▶ **Written request**
Copy out the line that contains "band_top = equator - DOME_SKIRT", the line that contains "bpy.context.scene.collection.objects.link(empty)", and every line between them, exactly, and nothing else.

== Source data

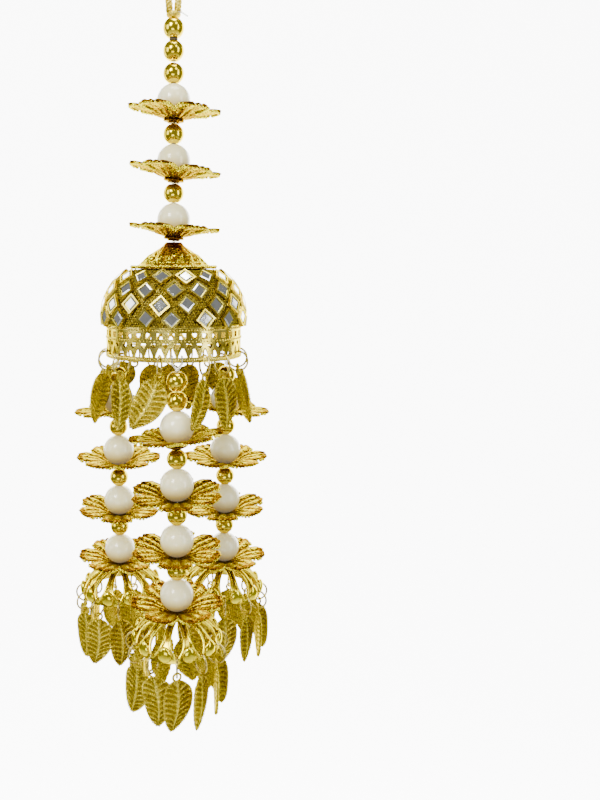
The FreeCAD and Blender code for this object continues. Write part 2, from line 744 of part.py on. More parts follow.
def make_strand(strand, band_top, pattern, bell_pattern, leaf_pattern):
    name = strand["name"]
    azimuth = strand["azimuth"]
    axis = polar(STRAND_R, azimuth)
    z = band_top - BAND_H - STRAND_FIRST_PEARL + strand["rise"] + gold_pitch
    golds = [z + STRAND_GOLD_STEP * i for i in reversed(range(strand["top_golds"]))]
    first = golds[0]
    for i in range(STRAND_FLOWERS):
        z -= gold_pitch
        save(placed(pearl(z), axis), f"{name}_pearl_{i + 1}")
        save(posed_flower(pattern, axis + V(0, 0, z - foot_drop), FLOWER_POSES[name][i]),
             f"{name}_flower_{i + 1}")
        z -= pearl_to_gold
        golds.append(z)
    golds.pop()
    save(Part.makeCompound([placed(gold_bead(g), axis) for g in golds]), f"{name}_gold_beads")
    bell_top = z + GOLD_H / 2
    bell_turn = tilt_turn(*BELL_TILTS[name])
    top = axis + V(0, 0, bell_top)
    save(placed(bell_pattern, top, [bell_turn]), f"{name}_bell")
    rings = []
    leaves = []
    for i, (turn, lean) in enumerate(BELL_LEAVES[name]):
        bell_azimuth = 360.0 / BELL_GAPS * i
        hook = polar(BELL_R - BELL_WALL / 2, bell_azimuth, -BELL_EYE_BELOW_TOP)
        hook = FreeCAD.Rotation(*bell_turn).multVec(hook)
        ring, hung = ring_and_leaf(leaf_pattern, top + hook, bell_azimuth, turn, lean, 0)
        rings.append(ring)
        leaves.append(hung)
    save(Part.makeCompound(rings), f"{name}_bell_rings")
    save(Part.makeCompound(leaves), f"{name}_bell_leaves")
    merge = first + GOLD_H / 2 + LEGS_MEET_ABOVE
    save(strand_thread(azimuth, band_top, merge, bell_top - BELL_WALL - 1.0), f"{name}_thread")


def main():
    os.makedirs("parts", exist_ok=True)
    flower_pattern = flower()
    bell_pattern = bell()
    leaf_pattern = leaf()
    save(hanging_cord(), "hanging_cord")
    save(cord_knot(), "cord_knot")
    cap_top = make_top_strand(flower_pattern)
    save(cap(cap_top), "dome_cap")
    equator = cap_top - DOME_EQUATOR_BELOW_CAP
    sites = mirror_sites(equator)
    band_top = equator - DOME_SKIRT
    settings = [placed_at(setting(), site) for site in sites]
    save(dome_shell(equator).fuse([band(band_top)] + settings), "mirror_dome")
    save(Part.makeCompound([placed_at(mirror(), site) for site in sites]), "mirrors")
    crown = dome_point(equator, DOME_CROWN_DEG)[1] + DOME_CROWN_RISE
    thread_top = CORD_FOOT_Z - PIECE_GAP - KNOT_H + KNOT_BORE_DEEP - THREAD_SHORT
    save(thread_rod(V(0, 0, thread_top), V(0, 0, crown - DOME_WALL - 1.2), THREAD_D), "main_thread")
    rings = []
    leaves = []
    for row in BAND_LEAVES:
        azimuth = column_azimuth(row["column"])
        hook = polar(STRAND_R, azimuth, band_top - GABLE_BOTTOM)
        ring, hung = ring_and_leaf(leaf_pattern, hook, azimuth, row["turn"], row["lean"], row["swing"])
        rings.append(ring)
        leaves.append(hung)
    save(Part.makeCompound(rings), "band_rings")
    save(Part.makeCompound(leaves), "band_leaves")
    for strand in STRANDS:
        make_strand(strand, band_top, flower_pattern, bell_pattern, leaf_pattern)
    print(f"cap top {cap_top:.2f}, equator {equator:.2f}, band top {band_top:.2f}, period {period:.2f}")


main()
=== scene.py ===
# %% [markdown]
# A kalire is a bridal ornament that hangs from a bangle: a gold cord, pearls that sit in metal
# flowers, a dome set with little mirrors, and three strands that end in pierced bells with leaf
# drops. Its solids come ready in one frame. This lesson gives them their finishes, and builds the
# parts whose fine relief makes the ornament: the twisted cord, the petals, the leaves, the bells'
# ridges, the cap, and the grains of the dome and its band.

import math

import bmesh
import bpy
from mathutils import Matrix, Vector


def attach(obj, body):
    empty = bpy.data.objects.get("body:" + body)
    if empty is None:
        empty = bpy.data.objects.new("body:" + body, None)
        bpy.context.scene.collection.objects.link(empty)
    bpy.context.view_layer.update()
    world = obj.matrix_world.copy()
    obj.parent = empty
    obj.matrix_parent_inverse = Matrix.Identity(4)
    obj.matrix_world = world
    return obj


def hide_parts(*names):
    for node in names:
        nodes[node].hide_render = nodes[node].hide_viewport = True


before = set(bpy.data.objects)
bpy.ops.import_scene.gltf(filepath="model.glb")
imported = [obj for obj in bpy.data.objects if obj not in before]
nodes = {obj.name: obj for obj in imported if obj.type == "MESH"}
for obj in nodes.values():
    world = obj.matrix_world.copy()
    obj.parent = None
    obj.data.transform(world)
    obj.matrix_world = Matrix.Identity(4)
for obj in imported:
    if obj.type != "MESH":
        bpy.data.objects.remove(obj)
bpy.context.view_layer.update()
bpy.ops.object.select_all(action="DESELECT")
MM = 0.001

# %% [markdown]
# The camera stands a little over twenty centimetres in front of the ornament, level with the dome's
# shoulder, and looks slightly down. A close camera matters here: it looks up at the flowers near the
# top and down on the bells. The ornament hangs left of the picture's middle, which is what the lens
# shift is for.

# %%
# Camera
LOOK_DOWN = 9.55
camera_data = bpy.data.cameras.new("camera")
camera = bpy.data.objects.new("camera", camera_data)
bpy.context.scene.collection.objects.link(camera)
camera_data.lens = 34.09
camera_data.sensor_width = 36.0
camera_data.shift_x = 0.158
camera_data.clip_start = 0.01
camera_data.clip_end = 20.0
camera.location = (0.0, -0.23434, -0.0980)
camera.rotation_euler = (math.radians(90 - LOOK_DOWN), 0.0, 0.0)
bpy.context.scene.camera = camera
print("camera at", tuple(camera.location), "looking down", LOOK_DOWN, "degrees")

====

▶ **Expected answer**
    band_top = equator - DOME_SKIRT
    settings = [placed_at(setting(), site) for site in sites]
    save(dome_shell(equator).fuse([band(band_top)] + settings), "mirror_dome")
    save(Part.makeCompound([placed_at(mirror(), site) for site in sites]), "mirrors")
    crown = dome_point(equator, DOME_CROWN_DEG)[1] + DOME_CROWN_RISE
    thread_top = CORD_FOOT_Z - PIECE_GAP - KNOT_H + KNOT_BORE_DEEP - THREAD_SHORT
    save(thread_rod(V(0, 0, thread_top), V(0, 0, crown - DOME_WALL - 1.2), THREAD_D), "main_thread")
    rings = []
    leaves = []
    for row in BAND_LEAVES:
        azimuth = column_azimuth(row["column"])
        hook = polar(STRAND_R, azimuth, band_top - GABLE_BOTTOM)
        ring, hung = ring_and_leaf(leaf_pattern, hook, azimuth, row["turn"], row["lean"], row["swing"])
        rings.append(ring)
        leaves.append(hung)
    save(Part.makeCompound(rings), "band_rings")
    save(Part.makeCompound(leaves), "band_leaves")
    for strand in STRANDS:
        make_strand(strand, band_top, flower_pattern, bell_pattern, leaf_pattern)
    print(f"cap top {cap_top:.2f}, equator {equator:.2f}, band top {band_top:.2f}, period {period:.2f}")


main()
=== scene.py ===
# %% [markdown]
# A kalire is a bridal ornament that hangs from a bangle: a gold cord, pearls that sit in metal
# flowers, a dome set with little mirrors, and three strands that end in pierced bells with leaf
# drops. Its solids come ready in one frame. This lesson gives them their finishes, and builds the
# parts whose fine relief makes the ornament: the twisted cord, the petals, the leaves, the bells'
# ridges, the cap, and the grains of the dome and its band.

import math

import bmesh
import bpy
from mathutils import Matrix, Vector


def attach(obj, body):
    empty = bpy.data.objects.get("body:" + body)
    if empty is None:
        empty = bpy.data.objects.new("body:" + body, None)
        bpy.context.scene.collection.objects.link(empty)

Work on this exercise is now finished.